EXTRACTED DATA:
((

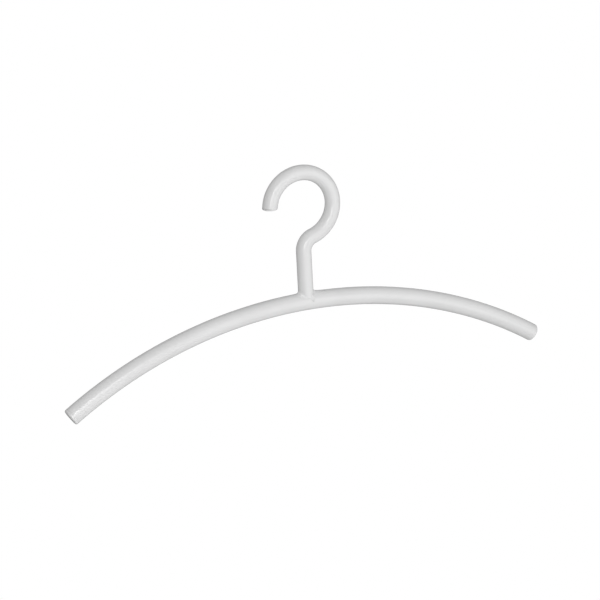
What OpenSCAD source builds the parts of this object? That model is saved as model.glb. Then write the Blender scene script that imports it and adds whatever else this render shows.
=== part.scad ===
// Clothes hanger: an arched round bow and a fixed question-mark hook, white sleeves over a steel core.
// The origin is the seat inside the top of the hook, where the hanger rests on a rail.
// X runs along the bow, Z points up, and every centreline lies in the X-Z plane.

/* [Bow] */
// Overall width across the two rounded ends
span = 450; // [400:5:480]
// Radius of the bow's centreline, one long flat arch
bow_r = 403; // [360:1:460]
// Outer diameter of the bow
bow_d = 15.5; // [15:0.1:17]

/* [Hook] */
// Outer diameter of the stem and hook
hook_d = 13.3; // [12.5:0.1:14.2]
// Radius of the round hook's centreline
hook_r = 29.3; // [26:0.1:36]
// Height of the hook's centre above the bow's centreline at its top
hook_h = 85; // [75:1:110]
// Centreline radius of the bend that carries the stem over to the hook
bend_r = 13; // [10:0.5:16]
// Angle by which the hook's tip stops short of pointing straight down
tip_back = 2; // [0:0.5:40]

/* [Neck] */
// Radius of the ball that shapes the white bead round the hook's foot
bead_r = 3; // [1:0.1:4]

/* [Ends] */
// Thickness of the discs on the bow's ends
bow_cap_t = 3; // [2.5:0.1:5]
// Radius of the rounded rim on the bow's ends
bow_rim = 1.5; // [0.5:0.1:2.2]
// Thickness of the disc on the hook's tip
hook_cap_t = 1.5; // [1.4:0.1:3]
// Radius of the rounded rim on the hook's tip
hook_rim = 1.1; // [0.5:0.1:1.3]
// Length of the plugs in the bow's steel tube
bow_plug = 12; // [6:1:20]
// Length of the plug in the hook's sleeve
hook_plug = 7; // [4:0.5:12]

/* [Core] */
// Outer diameter of the steel tube in the bow
core_d = 10; // [9.5:0.1:11]
// Wall of the steel tube
core_wall = 1.5; // [1:0.1:2]
// Diameter of the steel rod in the hook
rod_d = 7; // [6:0.1:7.2]
// Diameter of the rod's turned-down foot, which goes through the steel tube's wall
foot_d = 5; // [4:0.1:5.5]
// Radius of the ball that shapes the weld between rod and tube
weld_r = 1.2; // [0.8:0.1:1.3]

/* [Fits] */
// Room all round between a core or plug and the bore it sits in
fit = 0.1; // [0.05:0.01:0.2]
// Seam left between faces that are bonded together
seam = 0.02; // [0.01:0.01:0.05]

/* [Hidden] */

// Steps round a tube's section, and round a full turn of the hook's bends and of the bow's wide arch
tube_steps = 64;
bend_steps = 180;
arch_steps = 720;
// Steps round the neck for a bead, across its hollow face, and along its seat on the tube
ring_steps = 72;
hollow_steps = 8;
seat_steps = 3;

white = [0.93, 0.93, 0.92];
steel = [0.62, 0.63, 0.65];

// Heights: centre of the hook, top of the bow's centreline, and centre of the bow's arch
hook_z = hook_d / 2 - hook_r;
crown_z = hook_z - hook_h;
arch_z = crown_z - bow_r;

// Bend and hook curve opposite ways and meet tangent, so their centres are both radii apart.
// The angle at which they meet is a whole hundredth of a degree.
centres = hook_r + bend_r;
join_a = round(acos(bend_r / centres) * 100) / 100;
bend_z = hook_z - centres * sin(join_a);
// Angle by which the bend runs on into both neighbours, so that they are sure to be one: far below a micron
hair = 1e-10;

// Angle from the bow's middle at which its sleeve and core stop, so that the end discs span the width
rim_out = bow_r + bow_d / 2 - bow_rim;
rim_up = bow_cap_t + seam - bow_rim;
bow_a = asin((span / 2 - bow_rim) / norm([rim_out, rim_up])) - atan(rim_up / rim_out);
// Angle of the middle of the tip's face on the hook's circle, counted from +X towards +Z
tip_a = 180 - tip_back;
// Angle at which its plug starts, inside the sleeve
plug_a = tip_a - turn(hook_cap_t + hook_plug, hook_r);

rod_bore = rod_d + 2 * fit;
core_bore = core_d - 2 * core_wall;
sleeve_bore = core_d + 2 * fit;
// Round pocket in the bow's sleeve, which leaves room for the weld
pocket_d = rod_d + 2 * (weld_r + fit);

// Angle that a length takes up along an arc
function turn(length, r) = length / r * 180 / PI;

// Carries a section along an arc of radius r in the X-Z plane, from one angle to another
module sweep(r, from, to, steps) {
    rotate([90, 0, 0])
        rotate_extrude(angle = to - from, start = from, $fn = steps)
            translate([r, 0])
                children();
}

// Moves by v in two steps, whole hundredths and then the rest, so that tangent arcs meet to a millionth
module shift(v) {
    coarse = [for (x = v) round(x * 100) / 100];
    translate(coarse)
        translate(v - coarse)
            children();
}

// A section carried along the bow, between two angles from its middle
module along_bow(from, to) {
    translate([0, 0, arch_z])
        sweep(bow_r, 90 - to, 90 - from, arch_steps)
            children();
}

// A section carried up the stem from a height, round the bend and round the hook to an angle
module along_hook(from_z, to_a) {
    shift([0, 0, bend_z])
        mirror([0, 0, 1])
            linear_extrude(bend_z - from_z)
                children();
    shift([bend_r, 0, bend_z])
        sweep(bend_r, 180 - join_a - hair, 180 + hair, bend_steps)
            children();
    shift([bend_r - centres * cos(join_a), 0, hook_z])
        sweep(hook_r, -join_a, to_a, bend_steps)
            children();
}

module disc(d) {
    circle(d = d, $fn = tube_steps);
}

module ring(d, bore) {
    difference() {
        disc(d);
        disc(bore);
    }
}

// Round bar along the middle of the bow, as a tool that cuts what sits on it
module saddle(d) {
    along_bow(-turn(hook_d, bow_r), turn(hook_d, bow_r))
        disc(d);
}

// End disc of thickness t that stands on its seat, with its upper rim rounded
module end_disc(d, t, r) {
    rotate_extrude($fn = tube_steps) {
        square([d / 2 - r, t]);
        square([d / 2, t - r]);
        intersection() {
            translate([d / 2 - r, t - r])
                circle(r, $fn = tube_steps);
            square([d / 2, t]);
        }
    }
}

// Puts things at the seat of the tip's end disc, with Z pointing out of the tip
module at_tip_seat() {
    translate([0, 0, hook_z])
        rotate([0, -tip_a, 0])
            translate([hook_r, 0, -hook_cap_t])
                children();
}

// Height over the bow's top centreline of a point at x, y on a tube of radius r round that centreline
function over_bow(r, x, y) = sqrt(pow(bow_r + sqrt(r * r - y * y), 2) - x * x) - bow_r;

// Centre of a ball that touches both the upright rod and the tube, at angle a round the rod
function ball_at(rod, tube, ball, a) =
    let (x = (rod + ball) * cos(a), y = (rod + ball) * sin(a))
    [x, y, over_bow(tube + ball, x, y)];

// Point of the bow's centreline that lies nearest to p
function below(p) = let (r = norm([p.x, p.z + bow_r])) [p.x, 0, p.z + bow_r] * bow_r / r - [0, 0, bow_r];

// Unit vector a share t of the way round from u to v
function between(u, v, t) =
    let (a = acos(u * v))
    (u * sin((1 - t) * a) + v * sin(t * a)) / sin(a);

// One section of a bead: its hollow face from rod to tube, then its seat from the tube back to the rod
function bead_section(rod, tube, ball, a) =
    let (
        c = ball_at(rod, tube, ball, a),
        to_rod = [-cos(a), -sin(a), 0],
        to_tube = (below(c) - c) / (tube + ball),
        toe = c + ball * to_tube,
        corner = [rod * cos(a), rod * sin(a)]
    )
    concat(
        [for (i = [0 : hollow_steps]) c + ball * between(to_rod, to_tube, i / hollow_steps)],
        [for (i = [1 : seat_steps])
            let (t = i / seat_steps, x = toe.x + t * (corner.x - toe.x), y = toe.y + t * (corner.y - toe.y))
            [x, y, over_bow(tube, x, y)]]
    );

// The bead that a rolling ball leaves in the corner between an upright rod and the arched tube it stands on
module bead(rod, tube, ball) {
    n = hollow_steps + seat_steps + 1;
    points = [for (k = [0 : ring_steps - 1]) each bead_section(rod, tube, ball, k * 360 / ring_steps)];
    faces = [for (k = [0 : ring_steps - 1], i = [0 : n - 1])
        let (k2 = (k + 1) % ring_steps, i2 = (i + 1) % n)
        each [[k * n + i, k * n + i2, k2 * n + i2], [k * n + i, k2 * n + i2, k2 * n + i]]];
    translate([0, 0, crown_z])
        polyhedron(points, faces);
}

module bow_cover() {
    color(white)
        difference() {
            along_bow(-bow_a, bow_a)
                ring(bow_d, sleeve_bore);
            translate([0, 0, crown_z])
                cylinder(h = bow_d, d = pocket_d, $fn = tube_steps);
        }
}

module hook_cover() {
    color(white)
        difference() {
            along_hook(crown_z, tip_a)
                ring(hook_d, rod_bore);
            saddle(bow_d + 2 * seam);
            // The end is cut square to the tip's face
            at_tip_seat()
                translate([0, 0, -seam])
                    cylinder(h = hook_d, r = hook_d, $fn = tube_steps);
        }
}

module neck_bead() {
    color(white)
        bead(hook_d / 2 + seam, bow_d / 2 + seam, bead_r);
}

// Right-hand end disc of the bow, with its plug
module bow_cap() {
    translate([0, 0, arch_z])
        rotate([0, bow_a, 0])
            translate([seam, 0, bow_r])
                rotate([0, 90, 0])
                    end_disc(bow_d, bow_cap_t, bow_rim);
    along_bow(bow_a - turn(bow_plug, bow_r), bow_a + turn(bow_cap_t / 2, bow_r))
        disc(core_bore - 2 * fit);
}

module bow_cap_left() {
    color(white)
        mirror([1, 0, 0])
            bow_cap();
}

module bow_cap_right() {
    color(white)
        bow_cap();
}

module hook_cap() {
    color(white) {
        at_tip_seat()
            end_disc(hook_d, hook_cap_t, hook_rim);
        translate([0, 0, hook_z])
            sweep(hook_r, plug_a, tip_a - turn(hook_cap_t / 2, hook_r), bend_steps)
                disc(rod_d);
    }
}

module bow_core() {
    color(steel)
        difference() {
            along_bow(-bow_a, bow_a)
                ring(core_d, core_bore);
            translate([0, 0, crown_z])
                cylinder(h = core_d, d = foot_d + 2 * fit, $fn = tube_steps);
        }
}

module hook_core() {
    color(steel) {
        difference() {
            along_hook(crown_z, plug_a - turn(fit, hook_r))
                disc(rod_d);
            saddle(core_d + 2 * seam);
        }
        // The foot reaches across the steel tube's bore, just clear of its bottom
        translate([0, 0, crown_z + fit - core_bore / 2])
            cylinder(h = core_bore / 2 + core_d / 2, d = foot_d, $fn = tube_steps);
    }
}

module core_weld() {
    color(steel)
        bead(rod_d / 2 + seam, core_d / 2 + seam, weld_r);
}

bow_cover();
hook_cover();
neck_bead();
bow_cap_left();
bow_cap_right();
hook_cap();
bow_core();
hook_core();
core_weld();
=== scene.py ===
import math

import bpy
import numpy as np
from mathutils import Matrix, Vector


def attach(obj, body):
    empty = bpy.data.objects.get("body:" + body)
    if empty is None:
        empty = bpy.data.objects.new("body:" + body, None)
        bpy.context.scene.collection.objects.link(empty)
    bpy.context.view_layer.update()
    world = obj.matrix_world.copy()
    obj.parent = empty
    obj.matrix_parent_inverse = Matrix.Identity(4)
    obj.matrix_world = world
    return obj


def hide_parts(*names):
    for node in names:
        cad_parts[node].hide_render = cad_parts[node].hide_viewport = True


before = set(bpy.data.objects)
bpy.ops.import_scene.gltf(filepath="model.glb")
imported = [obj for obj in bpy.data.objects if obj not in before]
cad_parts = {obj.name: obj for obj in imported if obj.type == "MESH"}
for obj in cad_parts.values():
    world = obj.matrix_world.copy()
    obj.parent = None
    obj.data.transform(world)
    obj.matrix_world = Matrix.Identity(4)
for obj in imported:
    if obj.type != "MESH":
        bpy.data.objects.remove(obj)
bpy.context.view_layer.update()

print("frame loaded:", ", ".join(sorted(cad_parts)))

# Sizes in metres, as in the part's source. The origin is the seat inside the top of the hook.
hanger = {
    "span": 0.450,  # width across the two rounded ends
    "bowRadius": 0.403,  # of the bow's centreline
    "bowTube": 0.00775,  # half the bow's thickness
    "hookTube": 0.00665,  # half the hook's thickness
    "hookRadius": 0.0293,  # of the round hook's centreline
    "hookHeight": 0.085,  # from the top of the bow's centreline to the round hook's centre
    "bendRadius": 0.013,  # of the bend between the stem and the round hook
    "joinAngle": math.radians(72.10),  # the round hook starts this far below its right side
    "tipAngle": math.radians(178.0),  # and ends this far round from it, over the top
    "seam": 0.00002,  # left between bonded faces
}
hookZ = hanger["hookTube"] - hanger["hookRadius"]  # centre of the round hook
crownZ = hookZ - hanger["hookHeight"]  # top of the bow's centreline
arcZ = crownZ - hanger["bowRadius"]  # centre of the bow's arc
centres = hanger["hookRadius"] + hanger["bendRadius"]  # bend and round meet tangent, so both radii apart
bendZ = hookZ - centres * math.sin(hanger["joinAngle"])  # top of the straight stem
hookX = hanger["bendRadius"] - centres * math.cos(hanger["joinAngle"])  # centre of the round hook


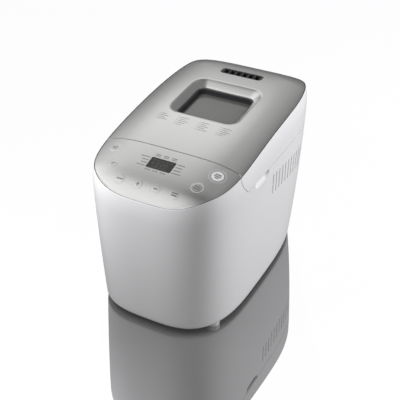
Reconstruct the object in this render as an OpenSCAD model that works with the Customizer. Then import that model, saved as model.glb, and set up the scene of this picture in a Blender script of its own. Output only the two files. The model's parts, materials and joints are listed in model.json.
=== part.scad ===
// Bread machine with a hinged lid, a lift-out pan and a two-paddle belt drive.
// Millimetres, +Z up, front towards -Y, origin at the middle of the footprint.

/* [Body] */
// Room between the oven and the outside of the housing on each side
side_room = 37.8; // [36.4:0.2:40]
// Length of the control panel from the lid joint to the front
panel_l = 98.3; // [97:0.1:102]
// Room between the oven and the rear of the housing
rear_room = 43.8; // [42.6:0.2:47]
// Place of the widest section, as a share of the length from the front
widest_share = 0.4121; // [0.4:0.0001:0.43]
// Squareness of the front corners in plan
square_front = 3.67; // [3.4:0.01:4.2]
// Squareness of the rear corners in plan
square_rear = 5.16; // [4.6:0.01:5.6]
// Squareness of the front corners at the base
square_front_base = 3.2; // [3:0.05:3.7]
// Squareness of the rear corners at the base
square_rear_base = 3.3; // [3.1:0.05:4]
// How much each side draws in towards the base
base_draw = 3.3; // [2:0.1:4]
// Rounding of the bottom edge
base_fillet = 6; // [4:0.5:8]
// Wall thickness of the housing and the lid shell
wall = 3; // [2.6:0.1:3.4]
// Height of the feet
foot_h = 8; // [6:0.5:10]
// Radius of a foot
foot_r = 12; // [10:0.5:13]
// How far each foot sits in from the side
foot_in = 30.8; // [29:0.2:36]

/* [Top surface] */
// Height of the top surface at its front end
top_front_z = 258.4; // [256:0.2:262]
// Height of the top surface at its rear end
top_rear_z = 303.8; // [300:0.2:308]
// How far the top profile bulges above a straight line
top_bulge = 15.6; // [13:0.2:18]
// How far the top rolls down at its rear end
rear_drop = 14; // [8:0.5:16]
// Drop of the top surface from its middle to its edge
crown = 13; // [11:0.2:15]
// How late the drop sets in, larger is flatter in the middle
crown_power = 4.4; // [3.8:0.1:5.4]
// Width of the white shoulder outside the silver plates
shoulder = 4.8; // [4.4:0.1:6]
// Depth over which the shoulder leans in
shoulder_h = 32; // [26:1:38]
// Thickness of the silver plates
plate_t = 2.5; // [2:0.1:3]

/* [Lid] */
// Height of the joint between lid and housing
part_z = 233.2; // [231:0.2:236]
// Width of the joint between lid and housing
part_gap = 1.2; // [1:0.1:1.6]
// Room between the oven and the lid joint on the centre line
part_room = 29.5; // [28:0.5:31]
// How far the joint bows forward at the sides
part_bow = 5; // [2:0.5:8]
// How far the joint sweeps back on its way down the side
part_sweep = 18; // [14:0.5:20]
// Width of the window opening in the silver plate
window_w = 124; // [116:1:130]
// Length of the window opening in the silver plate
window_l = 110; // [104:1:114]
// How far the middle of the window lies in front of the middle of the oven
window_fwd = 3.5; // [1:0.5:6]
// Depth from the lid surface down to the glass
window_depth = 20; // [18:0.5:22]
// Width of the steam vent
vent_w = 78; // [70:1:84]
// Length of the steam vent
vent_l = 20; // [18:0.5:22]
// Corner radius of the steam vent
vent_r = 6.5; // [5:0.5:8]
// How far the middle of the steam vent lies in from the rear end of the oven
vent_in = 22; // [19:0.5:24]
// Number of slots in the steam vent
vent_slots = 6; // [4:1:7]
// Radius of the hinge pins
hinge_pin_r = 2; // [1.8:0.1:2.2]
// Half length of the hinge barrel
barrel_half = 56; // [44:1:58]

/* [Controls] */
// Width of the display lens
lcd_w = 42; // [38:0.5:46]
// Length of the display lens along the machine
lcd_l = 23; // [21:0.5:25]
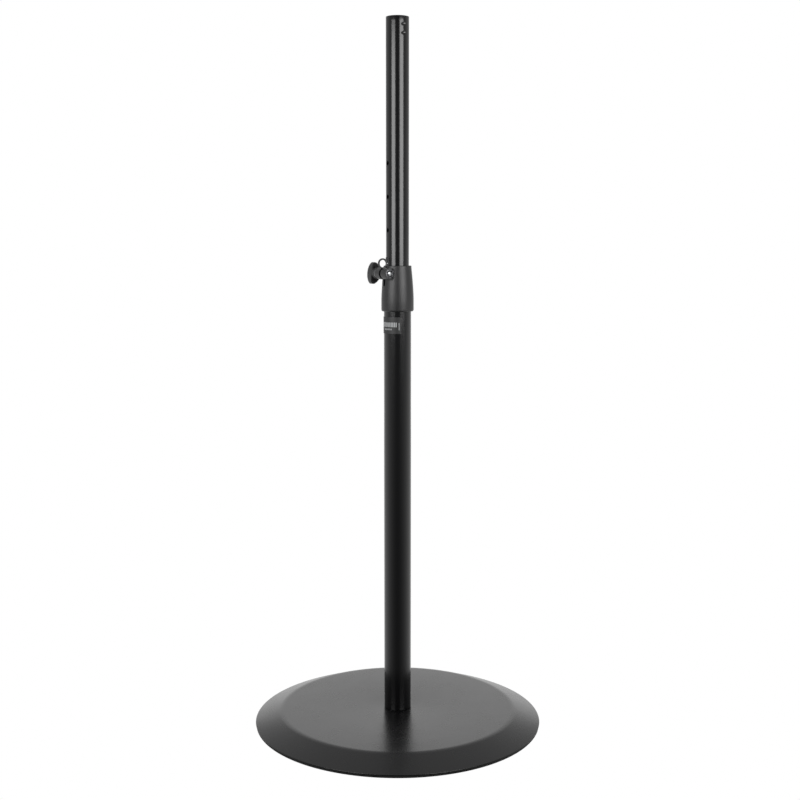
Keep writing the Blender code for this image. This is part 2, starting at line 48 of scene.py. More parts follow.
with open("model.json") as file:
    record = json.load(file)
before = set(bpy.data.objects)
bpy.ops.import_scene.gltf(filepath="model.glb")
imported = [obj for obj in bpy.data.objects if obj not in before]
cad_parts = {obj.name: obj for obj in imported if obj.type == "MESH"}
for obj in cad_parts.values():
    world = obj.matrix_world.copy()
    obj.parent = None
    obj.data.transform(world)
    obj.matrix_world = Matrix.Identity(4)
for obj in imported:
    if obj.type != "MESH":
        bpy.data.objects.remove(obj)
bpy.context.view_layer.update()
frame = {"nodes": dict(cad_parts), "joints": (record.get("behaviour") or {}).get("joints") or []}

MM = 0.001
GAP = 0.3 * MM
JOINTS = {joint["name"]: joint for joint in frame["joints"]}


def low(node):
    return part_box(node)[0]


def high(node):
    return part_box(node)[1]


# Where the clamp faces, and the screw's place, as the frame's joints give them
OUTWARD = Vector(JOINTS["pin_pull"]["axis"])
SCREW_POINT = Vector(JOINTS["knob_turn"]["pos_m"])
CLAMP_AZIMUTH = math.atan2(OUTWARD.y, OUTWARD.x)
SCREW_REACH = SCREW_POINT.xy.length
PIN_HEIGHT = (low("locking_pin").z + high("locking_pin").z) / 2

# Sides of the round pieces
BASE_SIDES = 256
TUBE_SIDES = 192
HUB_SIDES = 96
SCREW_SIDES = 48
THREAD_ROWS = 8

# Where nearly all of a noise pattern's values lie
PATTERN_MIDDLE = (0.3, 0.7)


# ---------------------------------------------------------------- what a user would change

def linear(code):
    """Linear red, green and blue of an sRGB hex code."""
    channels = [int(code[k:k + 2], 16) / 255 for k in (1, 3, 5)]
    return [c / 12.92 if c <= 0.04045 else ((c + 0.055) / 1.055) ** 2.4 for c in channels]


def length(name, description, default):
    return FloatProperty(name=name, description=description, default=default, unit="LENGTH", precision=4)


def colour(name, description, code):
    return FloatVectorProperty(
        name=name, description=description, default=linear(code), subtype="COLOR", size=3, min=0, max=1
    )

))

WHAT THE TASK ASKS: Begin at the line that has "Reconstruct the object", stop after the line that has "of the footprint.", and repeat exactly those lines, nothing more.

TASK ANSWER:
Reconstruct the object in this render as an OpenSCAD model that works with the Customizer. Then import that model, saved as model.glb, and set up the scene of this picture in a Blender script of its own. Output only the two files. The model's parts, materials and joints are listed in model.json.
=== part.scad ===
// Bread machine with a hinged lid, a lift-out pan and a two-paddle belt drive.
// Millimetres, +Z up, front towards -Y, origin at the middle of the footprint.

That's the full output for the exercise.